Some lines in the listing below may include the string "rigid". How many are there? Give only the number.

- - - - - - -

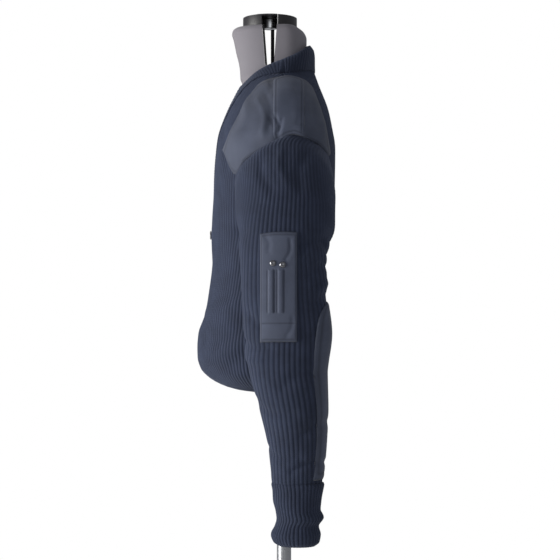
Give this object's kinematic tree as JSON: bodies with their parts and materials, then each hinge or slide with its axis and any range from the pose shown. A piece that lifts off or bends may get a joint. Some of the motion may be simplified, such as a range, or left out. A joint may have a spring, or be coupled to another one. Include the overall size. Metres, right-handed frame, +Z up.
{
  "type": "v-neck sweater on dress form",
  "caption": "Ribbed V-neck sweater with woven shoulder, elbow and sleeve-pocket patches, worn by a limbless dress form on a pole and round base.",
  "frame": {"origin": "middle of the bottom of the part's box, on the underside of the round base", "axes": "+Z up, the front faces -Y, the wearer's left is +X"},
  "size_m": [0.554, 0.36, 1.512],
  "materials": {
    "knit": "matt rib knit wool",
    "twill": "matt woven twill",
    "linen": "plain woven jersey cover",
    "cap": "black moulded",
    "chrome": "polished",
    "steel": "brushed"
  },
  "bodies": {
    "root": {"front": "knit", "back": "knit", "sleeve_left": "knit", "sleeve_right": "knit", "cuff_left": "knit", "cuff_right": "knit", "neckband": "knit", "shoulder_patch_left": "twill", "shoulder_patch_right": "twill", "epaulette_left": "twill", "epaulette_right": "twill", "elbow_patch_left": "twill", "elbow_patch_right": "twill", "pen_pocket": "twill", "pocket_rivet_1": "chrome", "pocket_rivet_2": "chrome", "chest_stud": "chrome", "form_body": "linen", "form_cap_front": "cap", "form_cap_back": "cap", "neck_rod": "cap", "neck_knob": "chrome", "pole": "steel", "base": "steel"}
  },
  "joints": []
}
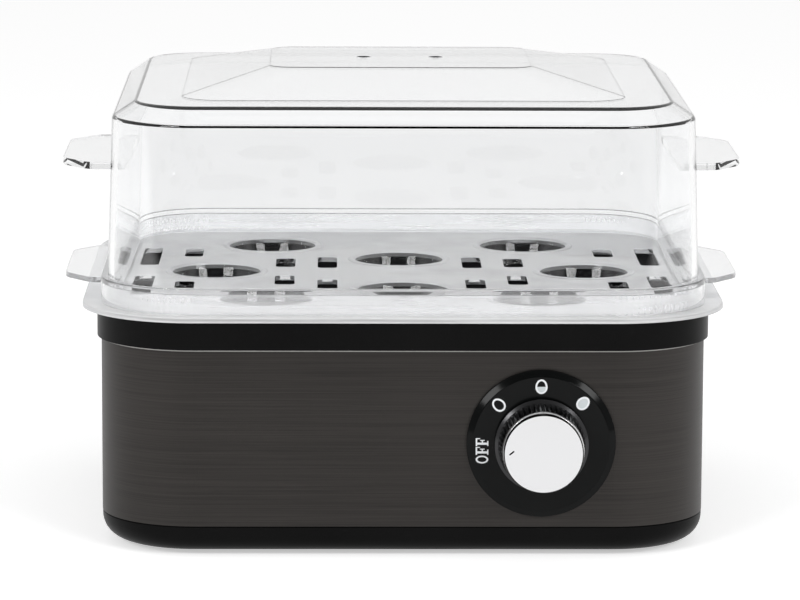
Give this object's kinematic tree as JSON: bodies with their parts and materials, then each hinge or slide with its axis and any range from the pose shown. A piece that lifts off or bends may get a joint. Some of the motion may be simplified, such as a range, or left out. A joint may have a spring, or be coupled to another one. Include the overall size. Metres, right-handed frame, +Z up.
{
  "type": "egg cooker",
  "caption": "Countertop electric egg cooker: dark metal band on a black base with a chrome dial knob, clear lift-off egg rack and clear lift-off lid.",
  "frame": {"origin": "on the surface the cooker stands on, under the middle of its body", "axes": "+X to the right seen from the front, -Y to the front where the dial is, +Z up"},
  "size_m": [0.2372, 0.2108, 0.157],
  "materials": {
    "black_moulding": "fine matt texture",
    "casing_metal": "dark brushed, lacquered",
    "foot_rubber": "matt",
    "seal_silicone": "translucent silicone",
    "pan_coating": "non-stick coating, semi-gloss",
    "zinc_steel": "zinc plated",
    "element_sheath": "drawn tube",
    "tab_brass": "tinned brass",
    "cutout_body": "phenolic moulding",
    "fuse_sleeve": "woven glass sleeve",
    "regulator_moulding": "glass-filled nylon",
    "cam_nylon": "natural nylon",
    "dial_gloss": "black gloss",
    "knob_plating": "satin chrome plate",
    "core_moulding": "moulded",
    "gland_moulding": "soft moulding",
    "block_moulding": "white polyamide",
    "clear_moulding": "clear polycarbonate, polished"
  },
  "bodies": {
    "base": {"bottom_cover": "black_moulding", "foot_pads": "foot_rubber", "bottom_screws": "zinc_steel", "casing_band": "casing_metal", "upper_frame": "black_moulding", "pan_seal": "seal_silicone", "heating_pan": "pan_coating", "pan_brackets": "zinc_steel", "bracket_nuts": "zinc_steel", "heater_element": "element_sheath", "heater_terminals": "tab_brass", "element_clamp": "zinc_steel", "clamp_nut": "zinc_steel", "limiter_thermostat": "cutout_body", "thermostat_nuts": "zinc_steel", "thermal_fuse": "fuse_sleeve", "fuse_clip": "zinc_steel", "regulator_body": "regulator_moulding", "regulator_bracket": "zinc_steel", "regulator_screws": "zinc_steel", "regulator_tabs": "tab_brass", "dial_plate": "dial_gloss", "cord_gland": "gland_moulding", "terminal_block": "block_moulding", "block_screws": "zinc_steel"},
    "knob": {"regulator_shaft": "zinc_steel", "regulator_cam": "cam_nylon", "knob_shell": "knob_plating", "knob_core": "core_moulding", "knob_clip": "zinc_steel"},
    "rack": {"egg_rack": "clear_moulding"},
    "lid": {"lid": "clear_moulding"}
  },
  "joints": [
    {"name": "knob_turn", "type": "hinge", "parent": "base", "child": "knob", "pos_m": [0.0463, -0.095, 0.04], "axis": [0, 1, 0], "range_deg": [0, 144]},
    {"name": "rack_lift", "type": "slide", "parent": "base", "child": "rack", "axis": [0, 0, 1], "range_m": [0, 0.06]},
    {"name": "lid_lift", "type": "slide", "parent": "rack", "child": "lid", "axis": [0, 0, 1], "range_m": [0, 0.12]}
  ]
}
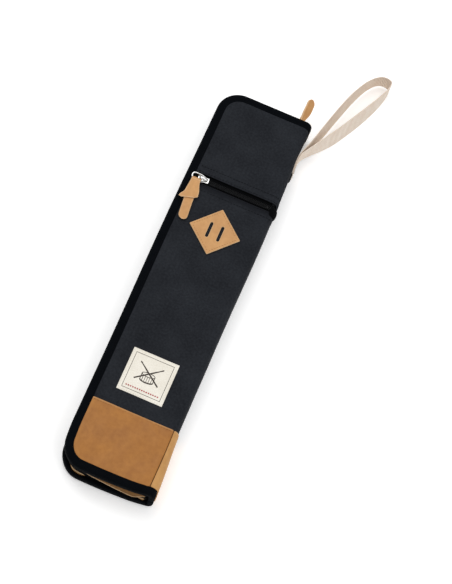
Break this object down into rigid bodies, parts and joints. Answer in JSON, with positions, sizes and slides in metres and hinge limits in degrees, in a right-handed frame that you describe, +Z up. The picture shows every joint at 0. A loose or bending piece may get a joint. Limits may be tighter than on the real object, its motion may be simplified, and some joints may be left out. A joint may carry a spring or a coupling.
{
  "type": "drum stick bag",
  "caption": "Slim folding drum stick bag: two padded covers on a spine, a zip round the rim, a front pocket, inner stick sleeves and a hand strap.",
  "frame": {"origin": "centre of the back cover's outer face, on the surface that the closed bag lies on", "axes": "+X across the bag towards the spine, +Y along the bag towards the end with the hand strap, +Z up, out of the front cover"},
  "size_m": [0.1765, 0.5882, 0.0399],
  "materials": {
    "black_woven_fabric": "dense woven polyester, matt",
    "black_binding_tape": "ribbed woven binding tape",
    "dark_lining": "thin plain-weave lining",
    "foam": "closed-cell foam board",
    "tan_leather": "oiled split leather, matt, pale where it is worn",
    "pale_tan_leather": "thick oiled leather with pale raw edges",
    "cream_webbing": "ribbed cotton webbing",
    "black_zip_tape": "fine woven zip tape",
    "black_coil": "nylon coil",
    "cream_label_cloth": "printed cotton twill",
    "bright_nickel": "polished nickel plate"
  },
  "bodies": {
    "back_cover": {"back_shell": "black_woven_fabric", "back_leather_base": "tan_leather", "back_foam_board": "foam", "back_lining": "dark_lining", "back_binding": "black_binding_tape", "back_gusset": "black_woven_fabric", "back_gusset_leather": "tan_leather", "back_zip_tape": "black_zip_tape", "back_zip_teeth": "black_coil", "stick_sleeves": "dark_lining", "sleeve_mouth_binding": "black_binding_tape"},
    "spine": {"spine_shell": "black_woven_fabric", "spine_leather_base": "tan_leather", "spine_binding_top": "black_binding_tape", "spine_binding_bottom": "black_binding_tape", "spine_padding": "foam", "spine_lining": "dark_lining", "strap_anchor_patch": "black_woven_fabric", "hand_strap_sewn_ends": "cream_webbing"},
    "front_cover": {"front_upper_panel": "black_woven_fabric", "pocket_panel": "black_woven_fabric", "front_leather_base": "tan_leather", "pocket_back_wall": "dark_lining", "front_foam_board": "foam", "front_lining": "dark_lining", "front_binding": "black_binding_tape", "front_gusset": "black_woven_fabric", "front_gusset_leather": "tan_leather", "front_zip_tape": "black_zip_tape", "front_zip_teeth": "black_coil", "pocket_zip_tape_upper": "black_zip_tape", "pocket_zip_tape_lower": "black_zip_tape", "pocket_zip_teeth_upper": "black_coil", "pocket_zip_teeth_lower": "black_coil", "lash_patch": "pale_tan_leather", "label": "cream_label_cloth", "inner_slip_pocket": "dark_lining", "slip_pocket_binding": "black_binding_tape"},
    "hand_strap": {"hand_strap": "cream_webbing"},
    "pocket_slider": {"pocket_slider": "bright_nickel"},
    "pocket_bail": {"pocket_bail": "bright_nickel"},
    "pocket_pull": {"pocket_pull": "pale_tan_leather"},
    "main_slider": {"main_slider": "bright_nickel"},
    "main_bail": {"main_bail": "bright_nickel"},
    "main_pull": {"main_pull": "pale_tan_leather"}
  },
  "joints": [
    {"name": "back_fold", "type": "hinge", "parent": "back_cover", "child": "spine", "pos_m": [0.0508, 0, 0.0017], "axis": [0, 1, 0], "range_deg": [0, 90]},
    {"name": "front_fold", "type": "hinge", "parent": "spine", "child": "front_cover", "pos_m": [0.0508, 0, 0.0333], "axis": [0, 1, 0], "range_deg": [0, 90]},
    {"name": "strap_swing", "type": "hinge", "parent": "spine", "child": "hand_strap", "pos_m": [0.0556, 0.2052, 0.0175], "axis": [0, 0, 1], "range_deg": [-60, 8]},
    {"name": "pocket_zip", "type": "slide", "parent": "front_cover", "child": "pocket_slider", "axis": [1, 0, 0], "range_m": [0, 0.071]},
    {"name": "pocket_bail_lift", "type": "hinge", "parent": "pocket_slider", "child": "pocket_bail", "pos_m": [-0.033, 0.1215, 0.0377], "axis": [0, 1, 0], "range_deg": [0, 90]},
    {"name": "pocket_pull_lift", "type": "hinge", "parent": "pocket_bail", "child": "pocket_pull", "pos_m": [-0.0415, 0.11755, 0.0377], "axis": [-1, 0, 0], "range_deg": [0, 100]},
    {"name": "main_zip", "type": "slide", "parent": "back_cover", "child": "main_slider", "axis": [-1, 0, 0], "range_m": [0, 0.06]},
    {"name": "main_bail_swing", "type": "hinge", "parent": "main_slider", "child": "main_bail", "pos_m": [0.039, 0.2415, 0.0175], "axis": [0, 0, 1], "range_deg": [-45, 60]},
    {"name": "main_pull_swing", "type": "hinge", "parent": "main_bail", "child": "main_pull", "pos_m": [0.039, 0.24895, 0.0175], "axis": [0, 0, 1], "range_deg": [-40, 40]}
  ],
  "couplings": [
    {"joint": "front_fold", "follows": "back_fold", "ratio": 1}
  ]
}
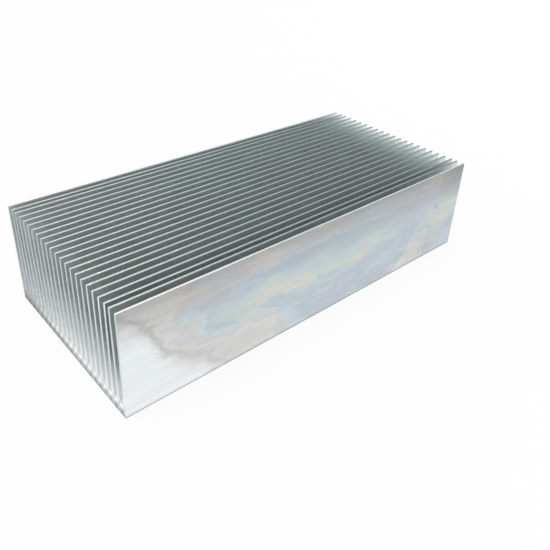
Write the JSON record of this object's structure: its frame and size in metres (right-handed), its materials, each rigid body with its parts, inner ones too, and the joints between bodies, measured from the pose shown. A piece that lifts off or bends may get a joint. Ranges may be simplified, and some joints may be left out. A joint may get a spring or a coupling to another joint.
{
  "type": "extruded heat sink",
  "caption": "Aluminium heat sink cut from one extrusion: a flat rectangular base carrying a close comb of tall, thin, straight fins along its full length, sawn square at both ends.",
  "frame": {"origin": "centre of the flat underside that the part rests on", "axes": "+X along the fins, +Y across them, +Z from the underside up to the fin tips"},
  "size_m": [0.15, 0.069, 0.036],
  "materials": {
    "aluminium": "mill finish, satin, with lengthwise die lines and faint water stains"
  },
  "bodies": {
    "root": {"heat_sink": "aluminium"}
  },
  "joints": []
}
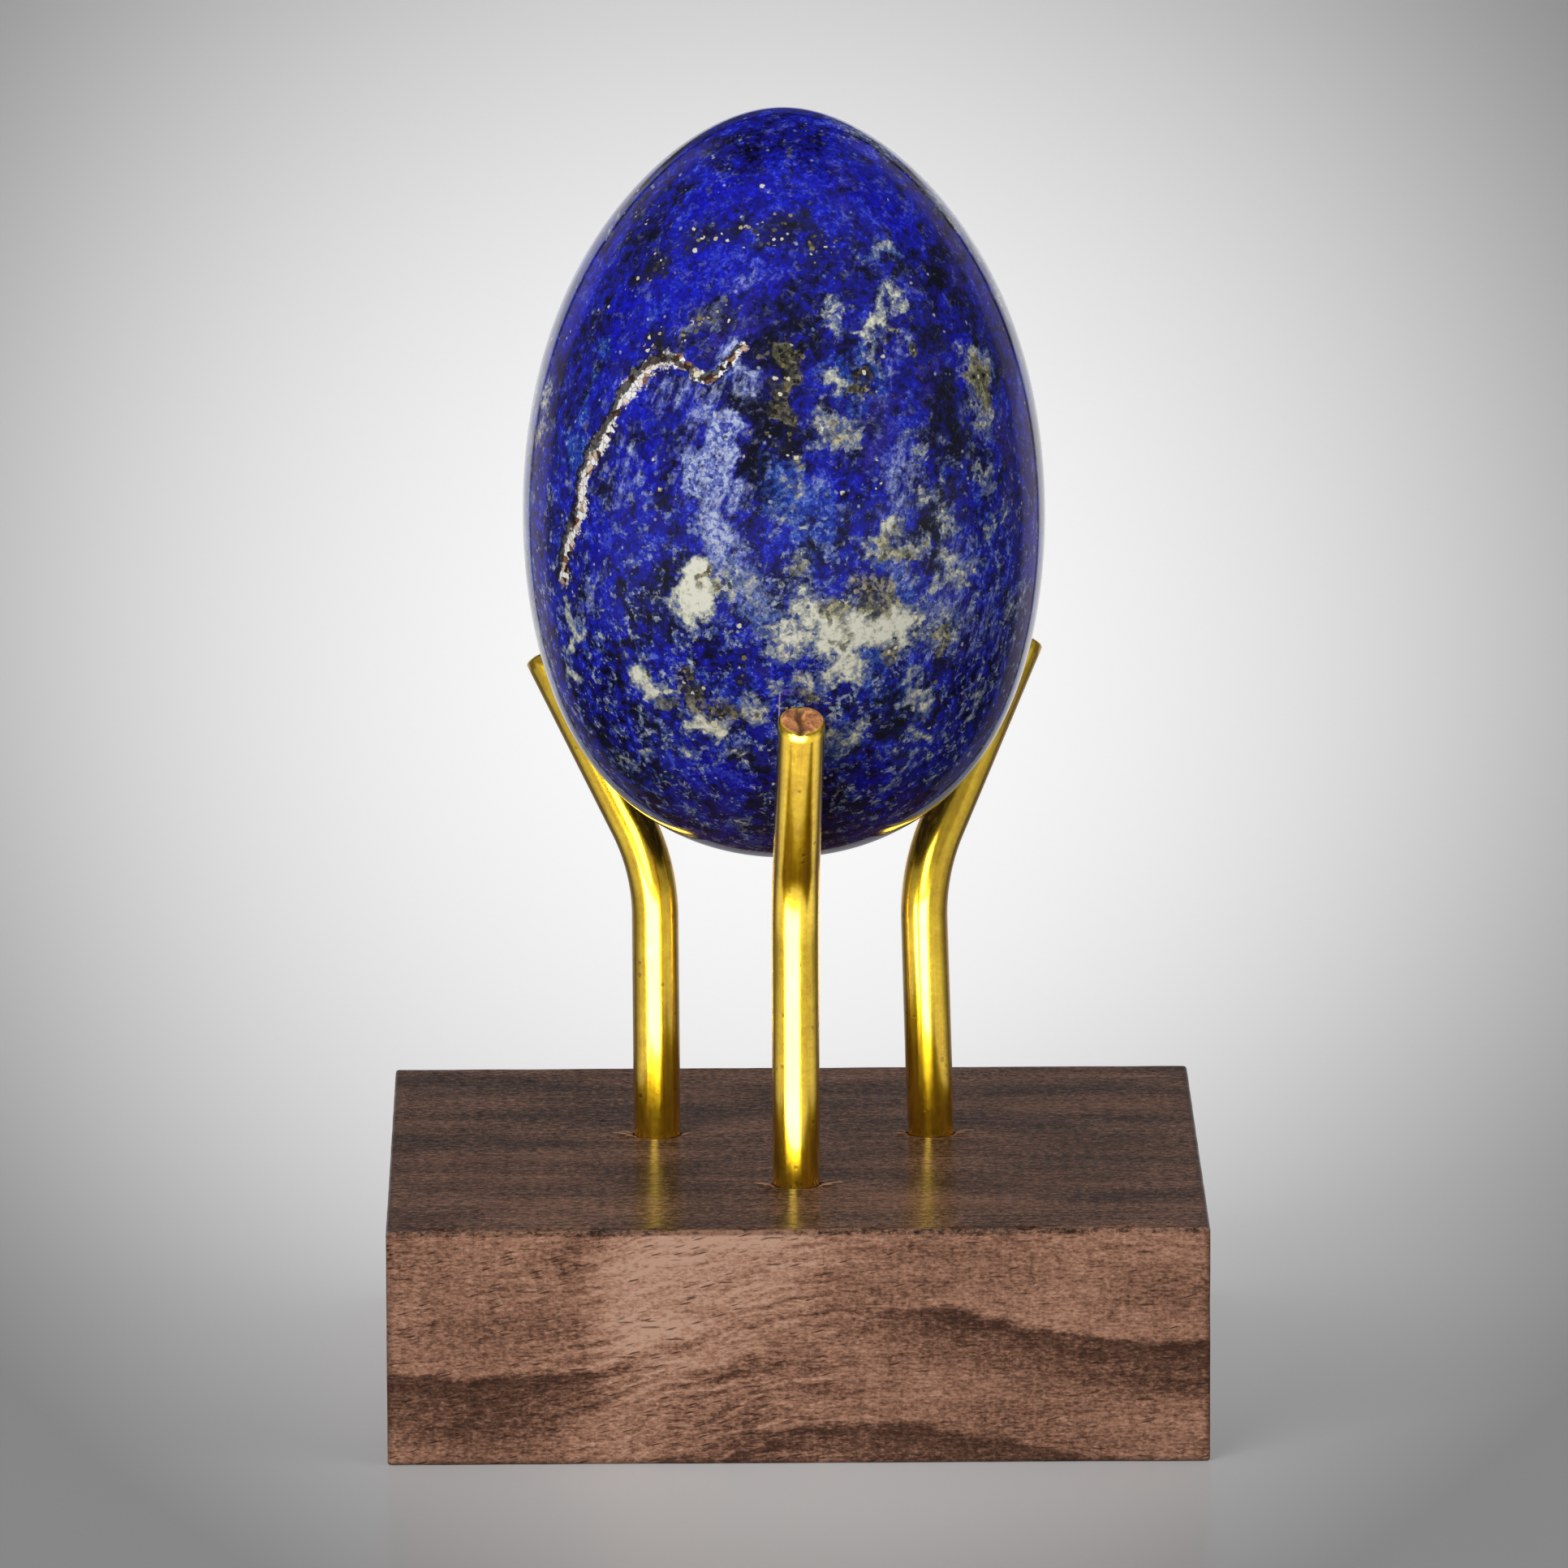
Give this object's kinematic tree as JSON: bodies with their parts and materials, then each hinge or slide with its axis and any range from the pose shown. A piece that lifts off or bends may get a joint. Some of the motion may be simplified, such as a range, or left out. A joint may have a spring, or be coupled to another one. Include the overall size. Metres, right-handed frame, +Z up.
{
  "type": "decorative egg on stand",
  "caption": "Polished blue stone egg that rests loose on bent brass rods set in a flat hardwood block, a small ornament for a shelf or desk.",
  "frame": {"origin": "middle of the block's underside", "axes": "+Z up along the egg's axis, +X to the right and -Y towards the front rod"},
  "size_m": [0.0688, 0.0658, 0.1096],
  "materials": {
    "walnut": "oiled",
    "brass_rod": "satin",
    "blue_stone": "polished"
  },
  "bodies": {
    "stand": {"base_block": "walnut", "front_rod": "brass_rod", "rear_right_rod": "brass_rod", "rear_left_rod": "brass_rod"},
    "egg": {"egg": "blue_stone"}
  },
  "joints": [
    {"name": "egg_lift", "type": "slide", "parent": "stand", "child": "egg", "axis": [0, 0, 1], "range_m": [0, 0.025]}
  ]
}
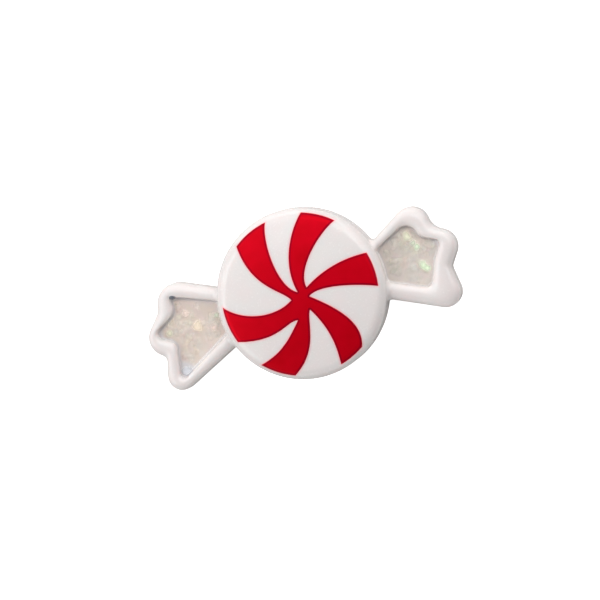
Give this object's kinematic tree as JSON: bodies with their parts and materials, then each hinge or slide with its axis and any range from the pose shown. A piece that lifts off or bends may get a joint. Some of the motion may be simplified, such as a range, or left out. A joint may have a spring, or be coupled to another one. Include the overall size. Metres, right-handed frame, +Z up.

- - - - - - -

• **Output for this exercise**
2